A particularly important aspect of the Surveyor 3 analysis was the search for living material on the spacecraft. Surveyor was not sterilized prior to launch, and scientists wanted to know if terrestrial microorganisms had survived for two and a half years in space.
One research group found a small amount of the bacterium Streptococcus mitis in a piece of foam from inside the TV camera. Culture plates from Surveyor 3 camera foam samples(1 cc volume of polyurethane foam)were prepared, and samples sent to the US Communicable Disease Center at Atlanta, Georgia, which confirmed it as Streptococcus mitis, a common harmless bacteria from the nose, mouth and throat in humans. The NASA researchers believed that these bacteria had survived in this location since before launch. They only found evidence for living material in one of 33 samples from various parts of Surveyor that they cultured. This was attributed to the camera not being sterilized on Earth prior to its launch two and a half years previously and this is still the conclusion accepted by NASA for these findings. The 50-100 organisms survived launch, space vacuum, 3 years of radiation exposure, deep-freeze at an average temperature of only 20 degrees above absolute zero, and no nutrient, water or energy source. The United States landed 5 Surveyors on the Moon; Surveyor 3 was the only one of the Surveyors visited by any of the six Apollo landings. No other life forms were found in soil samples retrieved by the Apollo missions or by two Soviet unmanned sampling missions, although amino acids - not necessarily of biological origin - were found in soil retrieved by the Apollo astronauts.

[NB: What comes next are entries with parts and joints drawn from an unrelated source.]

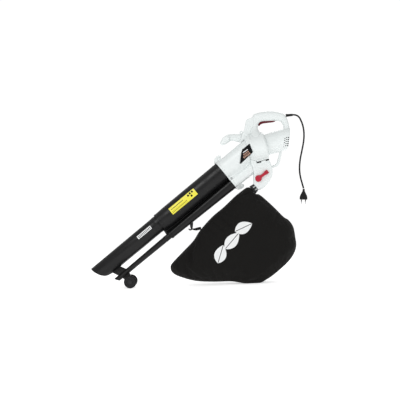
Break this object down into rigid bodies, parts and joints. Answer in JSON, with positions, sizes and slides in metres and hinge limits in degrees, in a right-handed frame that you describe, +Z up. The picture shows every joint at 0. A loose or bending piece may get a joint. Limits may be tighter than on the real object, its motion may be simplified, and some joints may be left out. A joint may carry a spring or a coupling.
{
  "type": "leaf blower",
  "caption": "Corded electric leaf blower and vacuum with twin black tubes, white motor housing with top handle, wheels under the nozzle and a hanging debris bag.",
  "frame": {"origin": "centre of the footprint on the ground, below the middle of the machine without its cord", "axes": "+X from the nozzle tip towards the bag and cord end, +Y across the machine, away from the selector lever, +Z up"},
  "size_m": [1.0405, 0.17, 0.8087],
  "materials": {
    "white_plastic": "satin moulded",
    "black_plastic": "satin moulded",
    "inner_plastic": "matt moulded",
    "red_plastic": "gloss moulded",
    "black_rubber": "matt",
    "bag_cloth": "woven polyester",
    "steel": "bright",
    "laminated_iron": "laminated",
    "brass": "bright",
    "badge_black": "gloss print",
    "label_yellow": "gloss print",
    "label_white": "gloss print"
  },
  "bodies": {
    "blower": {"lower_suction_tube": "black_plastic", "lower_blow_tube": "black_plastic", "upper_tube": "black_plastic", "tube_bracket_lower": "black_plastic", "tube_bracket_upper": "black_plastic", "inlet_duct": "white_plastic", "fan_cover_front": "white_plastic", "fan_casing": "white_plastic", "outlet_gasket": "black_rubber", "housing_left": "white_plastic", "housing_right": "white_plastic", "bag_adapter": "white_plastic", "rear_brace": "white_plastic", "front_handle": "white_plastic", "strap_eye": "white_plastic", "stator": "laminated_iron", "motor_support_front": "inner_plastic", "motor_support_rear": "inner_plastic", "bearing_front": "steel", "bearing_rear": "steel", "bearing_bracket": "inner_plastic", "brush_holder_left": "brass", "brush_holder_right": "brass", "power_switch": "inner_plastic", "cord_clamp": "inner_plastic", "trigger_pin": "steel", "latch_upper_pin": "steel", "latch_lower_pin": "steel", "strain_relief": "black_rubber", "power_cord": "black_rubber", "plug_body": "black_rubber", "plug_pin_front": "steel", "plug_pin_rear": "steel", "bag_collar": "black_plastic", "debris_bag": "bag_cloth", "bag_hook": "black_plastic", "bag_strap": "bag_cloth", "wheel_bracket": "black_plastic", "wheel_axle": "steel", "axle_clip_left": "steel", "axle_clip_right": "steel", "badge_plate": "badge_black", "tube_label_upper": "label_yellow", "tube_label_lower": "label_white", "duct_screw": "steel"},
    "trigger": {"trigger": "red_plastic"},
    "selector": {"selector_lever": "red_plastic", "selector_shaft": "inner_plastic", "diverter_flap": "inner_plastic"},
    "rotor": {"impeller": "inner_plastic", "impeller_nut": "steel", "motor_shaft": "steel", "armature": "laminated_iron", "commutator": "brass"},
    "wheel_left": {"wheel_left": "black_plastic"},
    "wheel_right": {"wheel_right": "black_plastic"},
    "latch_upper": {"latch_upper": "white_plastic"},
    "latch_lower": {"latch_lower": "white_plastic"}
  },
  "joints": [
    {"name": "trigger_squeeze", "type": "hinge", "parent": "blower", "child": "trigger", "pos_m": [0.408, 0, 0.768], "axis": [0, 1, 0], "range_deg": [0, 7], "stiffness_Nm_per_rad": 0.5, "springref_deg": -11.46},
    {"name": "selector_turn", "type": "hinge", "parent": "blower", "child": "selector", "pos_m": [0.3215, 0, 0.4919], "axis": [0, 1, 0], "range_deg": [0, 90]},
    {"name": "rotor_spin", "type": "hinge", "parent": "blower", "child": "rotor", "pos_m": [0.3725, 0, 0.653], "axis": [0.9744, 0, 0.225], "continuous": true},
    {"name": "wheel_left_spin", "type": "hinge", "parent": "blower", "child": "wheel_left", "pos_m": [-0.3023, -0.045, 0.03], "axis": [0, 1, 0], "continuous": true},
    {"name": "wheel_right_spin", "type": "hinge", "parent": "blower", "child": "wheel_right", "pos_m": [-0.3023, 0.045, 0.03], "axis": [0, 1, 0], "continuous": true},
    {"name": "latch_upper_lift", "type": "hinge", "parent": "blower", "child": "latch_upper", "pos_m": [0.13883, 0, 0.59412], "axis": [0, 1, 0], "range_deg": [0, 20], "stiffness_Nm_per_rad": 0.2, "springref_deg": -17.19},
    {"name": "latch_lower_drop", "type": "hinge", "parent": "blower", "child": "latch_lower", "pos_m": [0.24063, 0, 0.46098], "axis": [0, -1, 0], "range_deg": [0, 20], "stiffness_Nm_per_rad": 0.2, "springref_deg": -17.19}
  ]
}
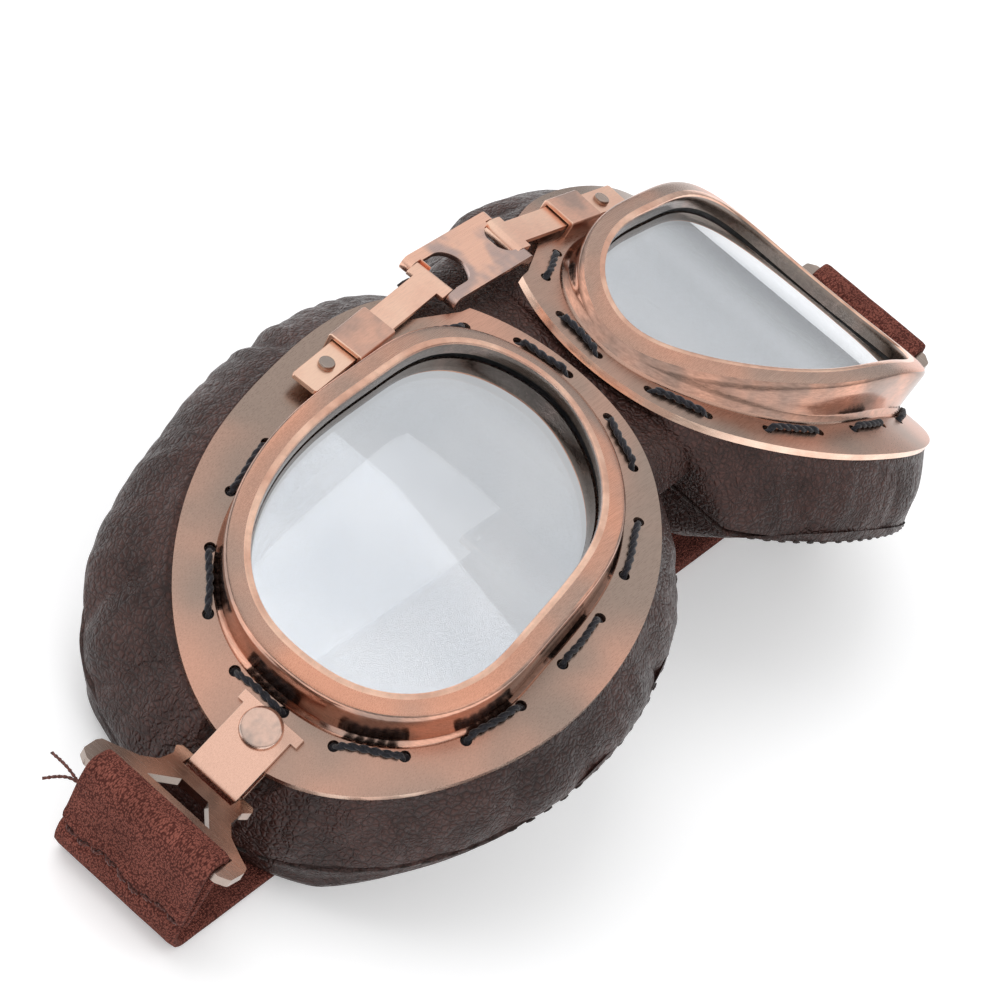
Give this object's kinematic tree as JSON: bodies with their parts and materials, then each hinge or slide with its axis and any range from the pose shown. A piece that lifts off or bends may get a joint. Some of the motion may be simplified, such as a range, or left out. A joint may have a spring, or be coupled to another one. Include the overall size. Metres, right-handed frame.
{
  "type": "aviator flying goggles",
  "caption": "Aviator goggles lying lens-up: hinged, sliding cups with raised curved rims, laced metal plates on leather cushions, and an elastic strap on buckles.",
  "frame": {"origin": "on the floor under the middle of the nose bridge, at the centre of the overall box's bottom", "axes": "+X to the wearer's left, +Y to the brow, +Z the way the lenses look; the goggles lie on the rear of their cushions"},
  "size_m": [0.2332, 0.0906, 0.0575],
  "materials": {
    "plate_metal": "brushed, copper-toned plating worn grey",
    "rim_metal": "brushed, copper-toned plating",
    "strip_metal": "polished, copper-toned plating",
    "link_metal": "satin, aged copper-toned plating",
    "buckle_metal": "satin, copper-toned plating",
    "retainer_metal": "satin",
    "clear_glass": "clear, polished",
    "gasket_rubber": "matte",
    "thread": "black lacing cord",
    "leather": "grained dark brown, slight sheen",
    "pad_leather": "grained dark brown, soft",
    "strap_fabric": "woven elastic webbing, reddish brown"
  },
  "bodies": {
    "bridge": {"bridge_link": "link_metal", "left_hinge_pin": "link_metal", "right_hinge_pin": "link_metal", "nose_leather": "leather", "elastic_strap": "strap_fabric"},
    "left_strip": {"left_slide_strip": "strip_metal", "left_strip_stop": "strip_metal"},
    "left_cup": {"left_frame_plate": "plate_metal", "left_bezel": "rim_metal", "left_lens": "clear_glass", "left_lens_gasket": "gasket_rubber", "left_lens_retainer": "retainer_metal", "left_frame_stitching": "thread", "left_slide_loop": "strip_metal", "left_strap_bracket": "strip_metal", "left_bracket_rivet": "strip_metal", "left_side_leather": "leather", "left_face_pad": "pad_leather"},
    "left_buckle": {"left_buckle_plate": "buckle_metal"},
    "right_strip": {"right_slide_strip": "strip_metal", "right_strip_stop": "strip_metal"},
    "right_cup": {"right_frame_plate": "plate_metal", "right_bezel": "rim_metal", "right_lens": "clear_glass", "right_lens_gasket": "gasket_rubber", "right_lens_retainer": "retainer_metal", "right_frame_stitching": "thread", "right_slide_loop": "strip_metal", "right_strap_bracket": "strip_metal", "right_bracket_rivet": "strip_metal", "right_side_leather": "leather", "right_face_pad": "pad_leather"},
    "right_buckle": {"right_buckle_plate": "buckle_metal"},
    "adjuster": {"strap_adjuster": "buckle_metal"}
  },
  "joints": [
    {"name": "left_hinge", "type": "hinge", "parent": "bridge", "child": "left_strip", "pos_m": [0.0112, 0.031, 0.0534], "axis": [0.061, 0.9981, 0], "range_deg": [0, 14], "deforming": ["elastic_strap", "nose_leather"]},
    {"name": "left_slide", "type": "slide", "parent": "left_strip", "child": "left_cup", "axis": [0.9907, -0.0606, -0.1219], "range_m": [-0.0015, 0.0035], "deforming": ["elastic_strap", "nose_leather"]},
    {"name": "left_buckle_hinge", "type": "hinge", "parent": "left_cup", "child": "left_buckle", "pos_m": [0.09624, -0.0065, 0.01868], "axis": [0, 1, 0], "range_deg": [-30, 50], "deforming": ["elastic_strap"]},
    {"name": "right_hinge", "type": "hinge", "parent": "bridge", "child": "right_strip", "pos_m": [-0.0112, 0.031, 0.0534], "axis": [0.061, -0.9981, 0], "range_deg": [0, 14], "deforming": ["elastic_strap", "nose_leather"]},
    {"name": "right_slide", "type": "slide", "parent": "right_strip", "child": "right_cup", "axis": [-0.9907, -0.0606, -0.1219], "range_m": [-0.0015, 0.0035], "deforming": ["elastic_strap", "nose_leather"]},
    {"name": "right_buckle_hinge", "type": "hinge", "parent": "right_cup", "child": "right_buckle", "pos_m": [-0.09624, -0.0065, 0.01868], "axis": [0, -1, 0], "range_deg": [-30, 50], "deforming": ["elastic_strap"]},
    {"name": "adjuster_slide", "type": "slide", "parent": "bridge", "child": "adjuster", "axis": [1, 0, 0], "range_m": [-0.005, 0.03], "deforming": ["elastic_strap"]}
  ]
}
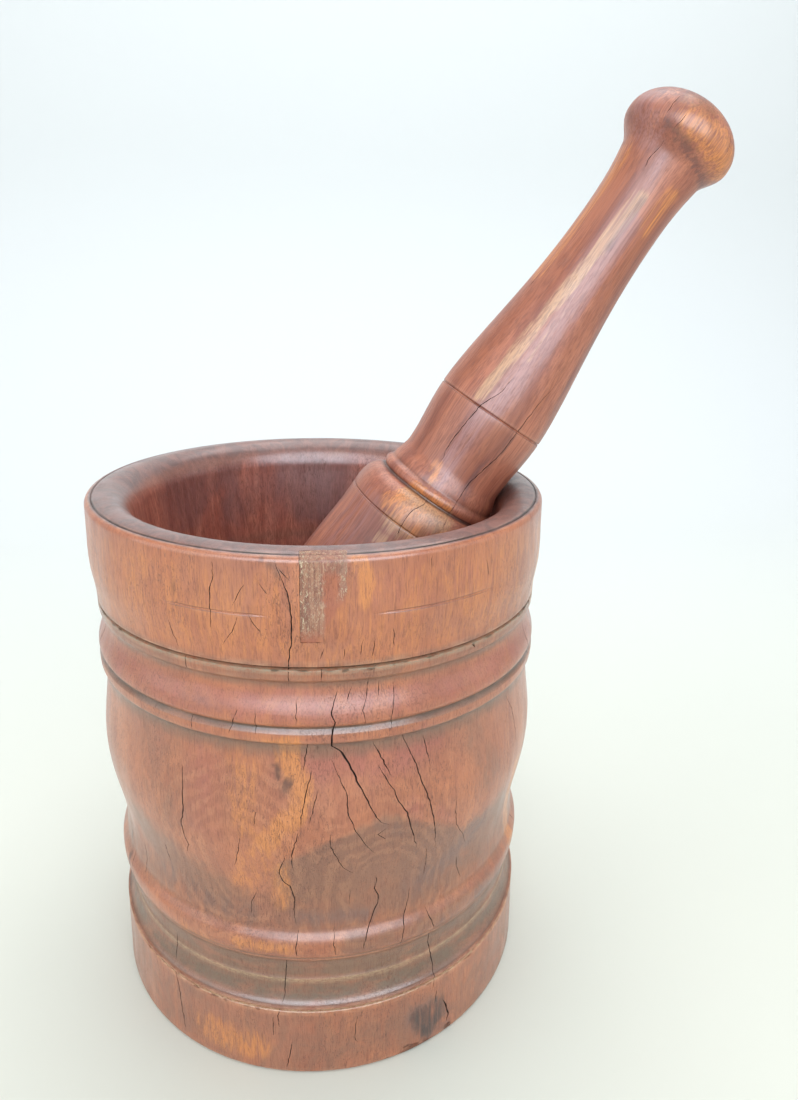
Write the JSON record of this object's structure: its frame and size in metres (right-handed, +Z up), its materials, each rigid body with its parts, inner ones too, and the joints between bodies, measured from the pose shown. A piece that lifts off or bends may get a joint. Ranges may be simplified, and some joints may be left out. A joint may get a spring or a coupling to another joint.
{
  "type": "mortar and pestle",
  "caption": "Tall turned wooden mortar with a banded, waisted body and a rolled lip, and a long knobbed wooden pestle that leans in its mouth and lifts out.",
  "frame": {"origin": "centre of the mortar's flat foot, on its turning axis", "axes": "+Z up along the mortar's turning axis, out of the mouth; +X towards the side of the lip that the pestle leans on; -Y towards the repair in the rim"},
  "size_m": [0.2685, 0.2002, 0.3945],
  "materials": {
    "mortar_wood": "waxed reddish-brown hardwood with dark drying cracks, satin",
    "patch_wood": "rough, dull and slightly grey, with pale flecks along one edge",
    "pestle_wood": "polished red-brown hardwood with lengthwise stripes, glossy"
  },
  "bodies": {
    "mortar": {"mortar": "mortar_wood", "rim_patch": "patch_wood"},
    "pestle": {"pestle": "pestle_wood"}
  },
  "joints": [
    {"name": "pestle_lift", "type": "slide", "parent": "mortar", "child": "pestle", "axis": [0, 0, 1], "range_m": [0, 0.2]}
  ]
}
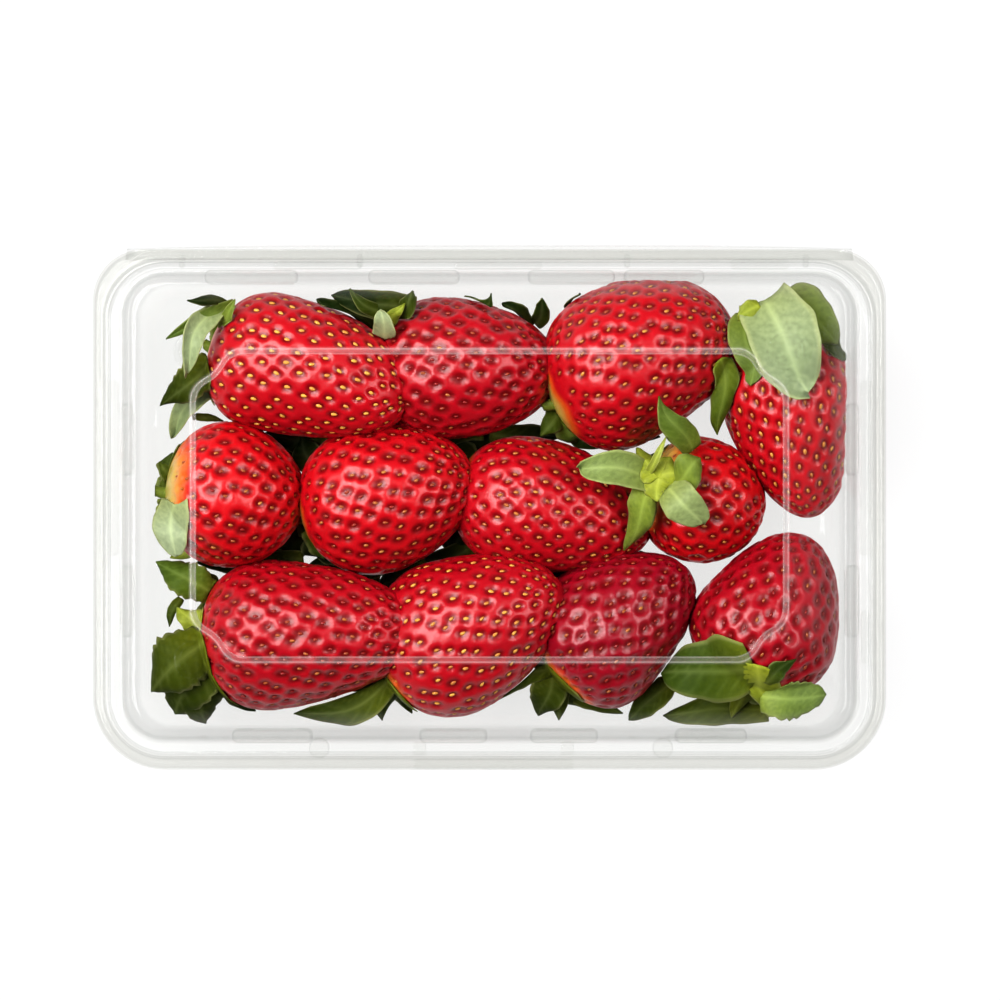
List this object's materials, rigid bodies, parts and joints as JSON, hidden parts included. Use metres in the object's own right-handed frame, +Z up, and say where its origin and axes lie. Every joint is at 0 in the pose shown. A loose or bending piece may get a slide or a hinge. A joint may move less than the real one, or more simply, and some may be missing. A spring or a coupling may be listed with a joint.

Another research group found no evidence of life inside a section of electrical cable. Some people associated with the curation of the Surveyor 3 materials have suggested that the one positive detection of life may be the result of accidental contamination of the material after it was returned to Earth. Other explanations include that a breach of sterile procedure took place at just the right time to produce a false positive result. One of the implements being used to scrape samples off the Surveyor parts could have been laid down on a non-sterile laboratory bench, and then was used to collect surface samples for culturing. It is, therefore, quite possible that the microorganisms were transferred to the camera after its return to Earth. Furthermore, the Surveyor 3 camera was returned from the Moon in a nylon duffel bag, and was not in the type of sealed airtight metal container used to return lunar samples in the early Apollo missions. It is therefore possible that it was contaminated by the astronauts and the environment in the Apollo 12 capsule itself. The bacterial test is now non-repeatable because the parts were subsequently taken out of quarantine and fully re-exposed to terrestrial conditions (the Surveyor 3 camera is now on display in the Smithsonian Air and Space Museum in Washington, D.C.). This subject was covered in the 2008 Discovery Channel documentary series, When We Left Earth.